In my opinion, pronouncements which go well beyond the questions presented in the case sub judice are generally inadvisable. When we opine on matters that are not before us, we may miss a golden opportunity to remain silent. An issue is justiciable only when the parties’ rights may be immediately affected by a judicial decision resolving it. Smith v. Smith, 310 A.2d 229, 231 (D.C.1991). Discussion that goes beyond the controversy before the court is often unreliable because, among other reasons, it “was not grounded in the facts of the case and the judges may therefore have lacked an adequate experiential basis for it....” United States v. Crawley, 837 F.2d 291, 293 (7th Cir.1988). Moreover, the *1099issue discussed in dictum has usually not been briefed or argued, and hence has not been “refined by the fires of adversary presentation.” Id. As Justice Marshall warned for the Court in Florida Star v. B.J.F., 491 U.S. 524, 532, 109 S.Ct. 2603, 2608, 105 L.Ed.2d 443 (1989), “the future may bring scenarios which prudence counsels our not resolving anticipatorily.” The question whether there should be a “public policy” exception to the at-will doctrine where an employer dismisses a whistle-blower to prevent disclosure of unlawful activity was not presented in Adams. In my opinion, it would have been better to leave it alone.2
Although we are not bound to following the Adams dictum, however, the fact is that the members of the division who decided that case subscribed to the disputed language only a few months ago. Under these circumstances, I agree that if this court is to reach a different conclusion, it would be more seemly to do so en banc.
II
According to paragraph 12 of the complaint,
the Bank knew that the only way to stop Plaintiff from continuing to make reports was to terminate him upon the first available pretext. That pretext was found with the missing coin incident. In this regard the Bank was motivated to keep from disclosure evidence of illegal activities occurring within the Bank in order to keep the same information away from Federal regulatory officials, shareholders who were not the employees of the Bank, depositors, and other concerned third parties. Plaintiff was sacrificed in order to maintain this veil of silence.
For the purposes of a motion to dismiss, as the opinion of the court points out, these allegations must be taken as true and construed in the light most favorable to the plaintiff.3 If there was a conspiracy to protect embezzlers, and if Gray was fired to prevent criminal activity from being discovered, then I question whether the Bank’s conduct should be protected by the “at-will” doctrine.
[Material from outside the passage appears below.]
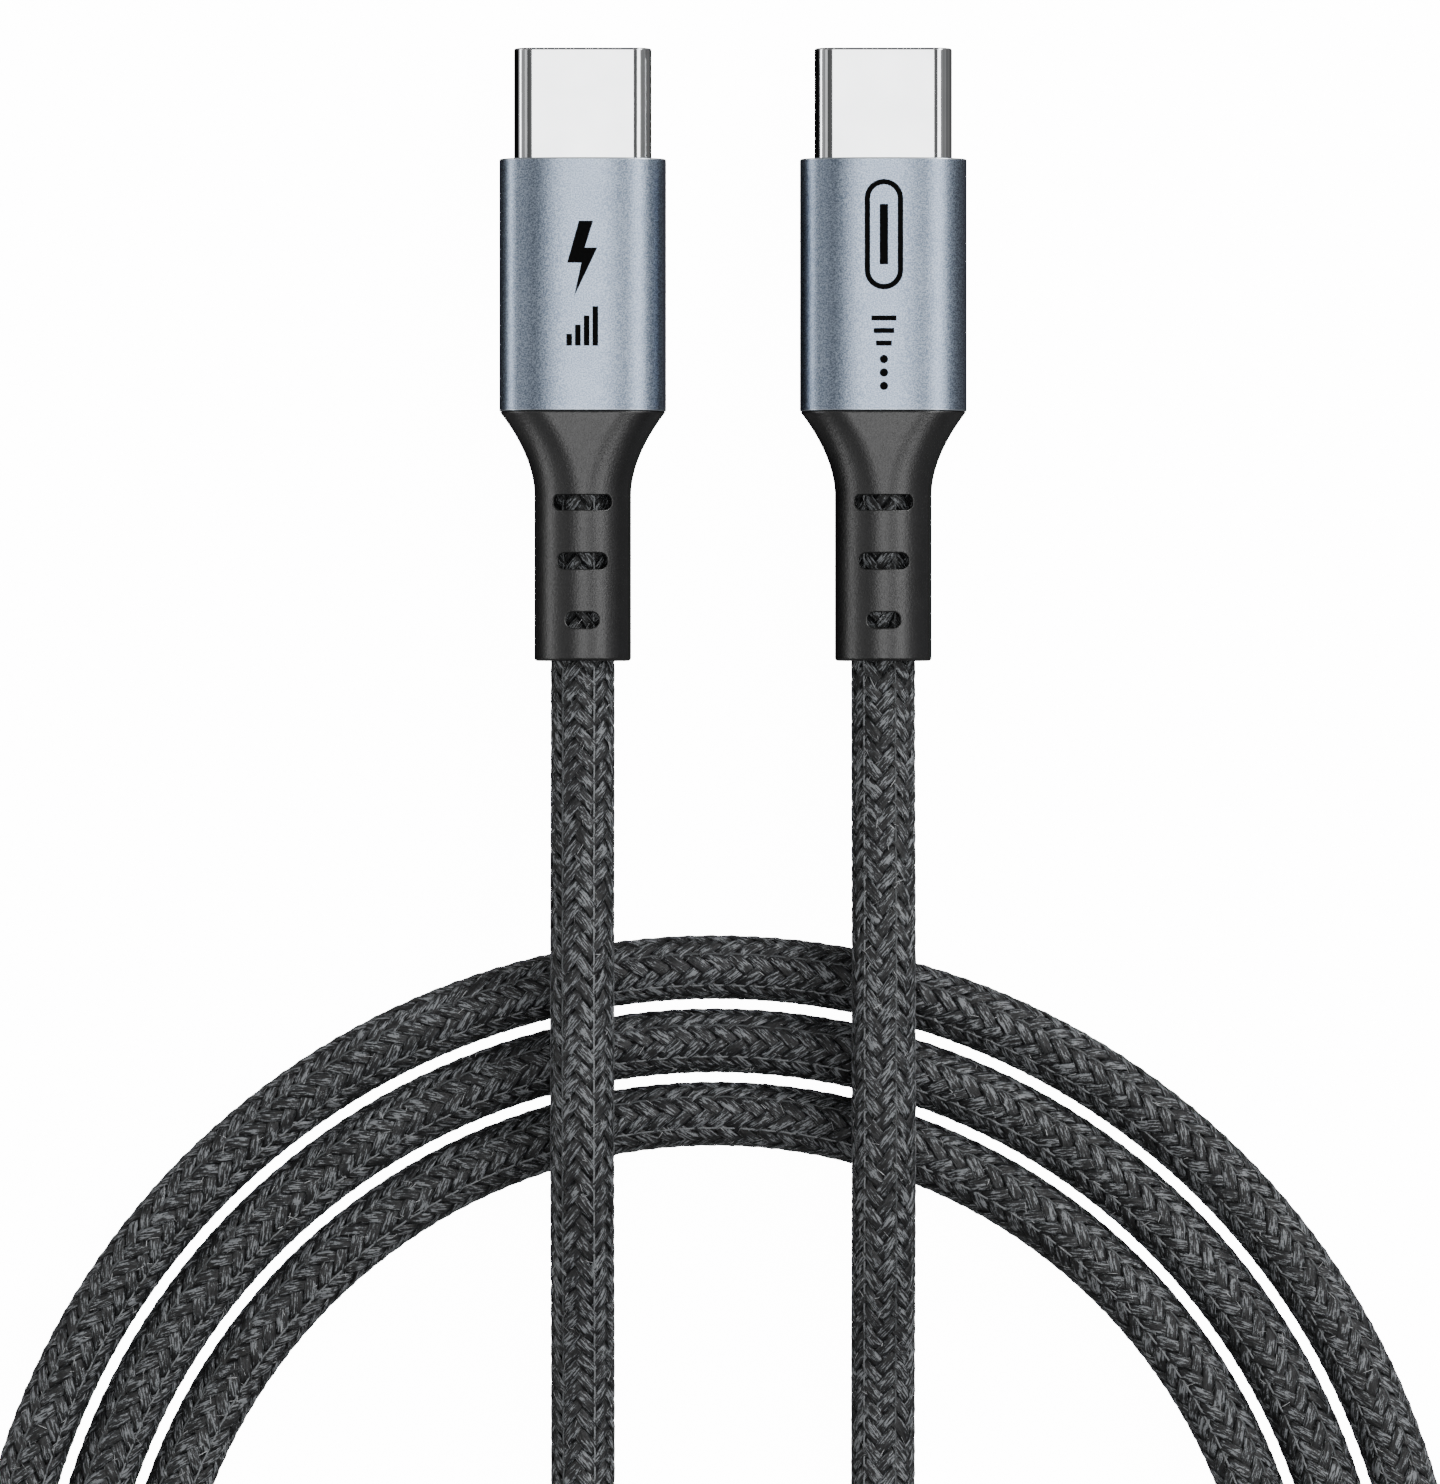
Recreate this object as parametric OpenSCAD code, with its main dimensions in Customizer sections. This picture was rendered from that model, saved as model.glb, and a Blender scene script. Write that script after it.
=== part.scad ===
// Charging cable: a braided cord laid in a flat coil, with the same flat reversible plug on each end.
// +Z is up and the surface that the cable lies on is z = 0. Both plugs point along +Y.
// The origin lies midway between the plugs and midway along their length.

/* [Plug shell] */
// Width of the steel shell
shell_w = 8.25; // [8.20:0.01:8.30]
// Height of the steel shell
shell_h = 2.40; // [2.38:0.01:2.44]
// Length of the shell that stands out of the housing
shell_reach = 6.65; // [6.4:0.05:7]
// Thickness of the shell's sheet
shell_wall = 0.30; // [0.28:0.01:0.31]

/* [Housing] */
// Width of the aluminium housing
housing_w = 10; // [9.9:0.1:11]
// Height of the aluminium housing
housing_h = 6; // [5.9:0.1:6.4]
// Length of the aluminium housing
housing_l = 15.1; // [15:0.1:17]
// Thickness of the housing's side walls
housing_wall = 0.6; // [0.5:0.05:0.65]
// Thickness of the housing's front wall
housing_front = 0.8; // [0.6:0.1:1]

/* [Strain relief] */
// Length of the rubber strain relief behind the housing
relief_l = 14.95; // [14:0.05:16]
// Diameter of its round neck
neck_d = 5.8; // [5.6:0.1:5.8]
// Length over which it narrows from the housing to the neck
flare_l = 5; // [4:0.1:5.2]
// How hollow the narrowing is, where 1 is straight
flare_power = 1.85; // [1.2:0.05:2.4]
// Lengths of the flex slots across the neck, from the housing back
slot_lengths = [3.55, 3.05, 2.05];
// Width of each flex slot
slot_w = 1; // [0.8:0.1:1.2]
// Distance from one flex slot to the next
slot_pitch = 3.53; // [3:0.01:3.6]

/* [Cord] */
// Diameter of the braided cord
cord_d = 3.8; // [3.6:0.1:3.8]
// Distance between the two plugs' axes
plug_spacing = 18; // [16:0.5:20]
// Radius of the innermost turn's centreline
coil_r = 34.3; // [34:0.1:34.6]
// Distance from one turn to the next
coil_pitch = 4.4; // [4.2:0.1:4.4]

/* [Contacts] */
// Distance between neighbouring contacts
contact_pitch = 0.5; // [0.48:0.01:0.5]
// Width of a contact
contact_w = 0.25; // [0.2:0.01:0.26]
// Thickness of a contact's strip
contact_t = 0.15; // [0.1:0.01:0.15]

/* [Hidden] */
$fn = 48;
SIDES = ["left", "right"];
PLUG_PARTS = [
    "shell", "insulator", "contacts_upper", "contacts_lower", "ground_spring_upper",
    "ground_spring_lower", "latch_left", "latch_right", "paddle_board", "power_wire",
    "ground_wire", "control_wire", "data_wire_plus", "data_wire_minus", "inner_mould",
    "housing", "strain_relief", "cable_end"
];

// A cut runs this far past the face that it opens.
past = 1;
// Gap around a piece that sits in a pocket of another
seat = 0.05;

// Stations along a plug, from the tip back
plug_l = shell_reach + housing_l + relief_l;
tip_y = plug_l / 2;
front_y = tip_y - shell_reach;
back_y = front_y - housing_l;
end_y = -plug_l / 2;
shell_back_y = front_y - 3.75;

// Insulator and the slot that takes the socket's tongue
insulator_w = shell_w - 2 * shell_wall - seat;
insulator_h = shell_h - 2 * shell_wall - seat;
insulator_front_y = tip_y - 0.15;
insulator_back_y = shell_back_y + 1.95;
tongue_slot_w = 6.75;
tongue_slot_h = 0.95;
tongue_slot_y = tip_y - 5.85;
mouth_h = 1.4;
mouth_y = tip_y - 1.45;
groove_w = 0.3;
groove_z = 0.78;
latch_gap_y = tip_y - 0.95;
latch_gap_h = 0.72;

// Contacts: places along the row, then the strip's upper side as [y, z] from the tail to the tip
upper_row = [1, 4, 5, 6, 7, 9, 12];
lower_row = [1, 4, 8, 9, 12];
row_places = 12;
board_t = 0.6;
contact_line = [
    [shell_back_y + 0.35, board_t / 2 + contact_t],
    [shell_back_y + 1.55, board_t / 2 + contact_t],
    [shell_back_y + 2.25, 0.7],
    [tip_y - 3.95, 0.7],
    [tip_y - 2.25, 0.43],
    [tip_y - 1.75, 0.58]
];

// Ground springs, just inside the mouth
ground_spring_w = 6.2;
ground_spring_l = 1.15;
ground_spring_t = 0.1;
finger_places = [-2, 0, 2];
finger_w = 1.1;
finger_drop = 0.14;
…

Although I might quibble with the phrasing of the last sentence, I find potential merit in the following statement in Gray’s brief:
Throughout all previous proceedings in this case the Appellee has taken the view of SO WHAT — WE STILL HAD THE RIGHT TO FIRE HIM. If this Court agrees with the Appellee’s posture it will be sending a message to not only the Appellant but also to every other diligent and responsible employee in the District of Columbia to keep their [sic] mouths closed any time they perceive possible criminal activity occurring in the workplace; otherwise, they are liable to be summarily fired and they will be unable to look to the Courts of the District of Columbia for aid. It is respectfully suggested that such a result is fundamentally immoral and, therefore, fundamentally bad law.
As the court stated in Lachman v. Sperry-Sun Well Surveying Co., 457 F.2d 850, 853 (10th Cir.1972), it is public policy “in Oklahoma and everywhere ”4 to encourage the disclosure of criminal activity. See also Adler v. American Standard Corp., 538 F.Supp. 572, 578-79 (D.Md.1982). Our progressive capital ought not to be left behind. Although changes in firmly rooted *1100judicial doctrine are sometimes more appropriately effected by legislatures than by courts, the present case may, in the context of the history discussed in this opinion, provide a suitable vehicle for a judicious new application of the common law.
. In Hall v. Ford, 272 U.S.App.D.C. 301, 856 F.2d 255 (1988), the court held, relying on Pfeffer, Taylor, and Ivy, that the District of Columbia "does not currently recognize a public policy exception to the at-will termination doctrine.” Id. at 313, 856 F.2d at 267 (emphasis added). In light of Adams, Judge Buckley’s statement for the court is no longer “current.”
. I appreciate the fact that since Adams was the first decision in which this court fashioned any exception to the at-will doctrine, the division may have wished to make that exception no broader than necessary. This might have been done, however, without anticipatorily resolving a question not presented.
. To adapt Judge Murnaghan’s dissenting opinion in United States v. Charters, 863 F.2d 302, 314 (4th Cir.1988) (en banc), cert. denied, 494 U.S. 1016, 110 S.Ct. 1317, 108 L.Ed.2d 493 (1990):
Judge [Reilly] excels both as a wordsmith and as a thinker. It, therefore, is difficult to enter the lists as his opponent. Yet, here is a case where his words simply fail to convince me.
In my opinion, it is premature to predict what Gray will or will not be able to show before his proof has been received. He is not required to plead his evidence.
.(Emphasis added.) In quoting the underscored words, however, I risk converting my assault on dictum into a two-edged sword.